Finding Common Ground

In this model, the key to employee motivation lies in fostering an environment that’s best for everyone. This may involve individual attention, but largely it’s predicated on creating a working model that harnesses the human instincts responsible for motivation, and leverages them to optimize business operations.

Extrinsic vs. Intrinsic Motivation

Motivation, as described in the research of Westminster College’s Carla Valencia, falls into two broad categories: extrinsic and intrinsic.

Extrinsic motivation is, as the name implies, the category that covers external motivating factors. An extrinsically motivated employee looks at their job as an opportunity to reach certain life goals, such as a home or car, and works with that goal in mind. As appealing as this motivation may seem, it is largely out of the control of the workplace and, as we’ll see, actually counter-productive to the more effective category of intrinsic motivation.

Intrinsic motivation is the opposite of extrinsic motivation; concerned with the motivation that arises inherently from tasks and the workplace environment. This may include work satisfaction, enrichment derived from particular tasks, or opportunities for job advancement.
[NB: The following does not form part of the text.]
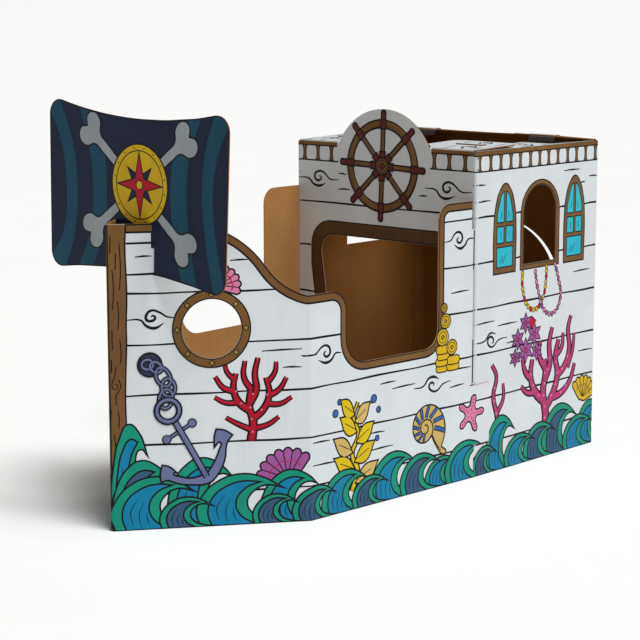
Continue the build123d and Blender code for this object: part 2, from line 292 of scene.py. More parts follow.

What’s interesting about intrinsic motivation is that it is actually stymied by extrinsic motivation, rendering the two categories mutually exclusive. Therefore, since intrinsic motivation is well within your managerial capacity to control, it is the category to focus on when crafting efforts to improve worker efficiency.

Hygiene Factors

When considering how to harness intrinsic motivation, it’s important to understand the difference between factors that motivate employees, and so-called “hygiene factors”. According to Frederick Herzberg of the Harvard Business Review, hygiene factors include, but are not limited to, items such as salary, working conditions, and fringe benefits. To workers, these are viewed as necessities to performing the job, not extras that provide incentive to excel.

Motivating Factors

Motivating factors, on the other hand, provide an enriching and intrinsically valuable mechanism by which employees willingly improve performance. The ways in which these factors can be employed are myriad, but Kenneth Thomas at the Ivey Business Journal breaks them down into four categories: meaningfulness, choice, competence, and progress.


When workers perform a task, they make an immediate evaluation of what that task means in the grand scheme of things. Sweeping the floor, for example, does little to change the circumstances of the world or the business, and is therefore seen with derision as a meaningless task.

Meaningful tasks are important because they provide a sense of significance to employees. For this reason, all efforts should be made to demonstrate what a task or series of tasks means to an organization. Instead of telling individuals to do their best and keep customers happy, for example, consider mentioning that the service they provide makes the customer’s day better. This taps the human instinct of altruism and community that makes even small chores like a smile or a handshake into a socially significant task.


The perception of control in our lives has a significant impact on our health, well-being, and mental state. Whether at home or on the job, the ability to sway our circumstances is an empowering one, providing motivation in the understanding that our actions will have a real and tangible impact.

This is an important fact to understand when crafting a workplace that motivates workers. Allowing individuals on any rung of the corporate ladder to make choices regarding the direction of projects, design of products, or method of execution injects value into the tasks they perform and breeds motivation in the process. Even menial decisions can have a big impact on worker satisfaction and productivity, so recognizing opportunities to give employees control will pay dividends.


No one likes to feel as if they’re bad at what they do. The thought alone is demoralizing, draining, and inherently de-motivating. Tasks and occupations large and small can feel overwhelming if the worker performing them feels lost in the woods without the tools to guide them.

For managers, this is a cloud with a silver lining. Employees enter the workforce with a number of skills, both learned and acquired outside of a formal academic environment. Leveraging these skills is not only smart business, it provides workers with an opportunity to feel as if they’re excelling. Form work units comprised of employees who lead the pack at a particular skill and give them work to do. The feeling of competency will motivate them, turning frustration into finesse, and improving your revenue through customer satisfaction and efficiency.


For part-time workers in particular, the feeling of progress can be fleeting. A car with spinning wheels has little value, and employees that perceive themselves as such are unlikely to bring the kind of motivation necessary to improve your business.

Instead of letting them flounder, find opportunities to allow them to make real progress in their lives and in your workplace. Avoid tepid titles that provide little in the way of tangible benefit, and instead opt for raises, incentive programs, and authority over projects and decisions. While the first two options are hygiene factors, the symbolic effect of a raise is decidedly motivational, raising morale and boosting worker output.

Getting the best out of your employees, temporary or otherwise, is key to making your business stand out from the crowd. By understanding the basics of employee motivation, and providing on-the-job value that will enrich the working lives of your staff will benefit everything from mood, to service, to revenue. Flex your managerial muscle and the benefit to your balance sheet will speak for itself.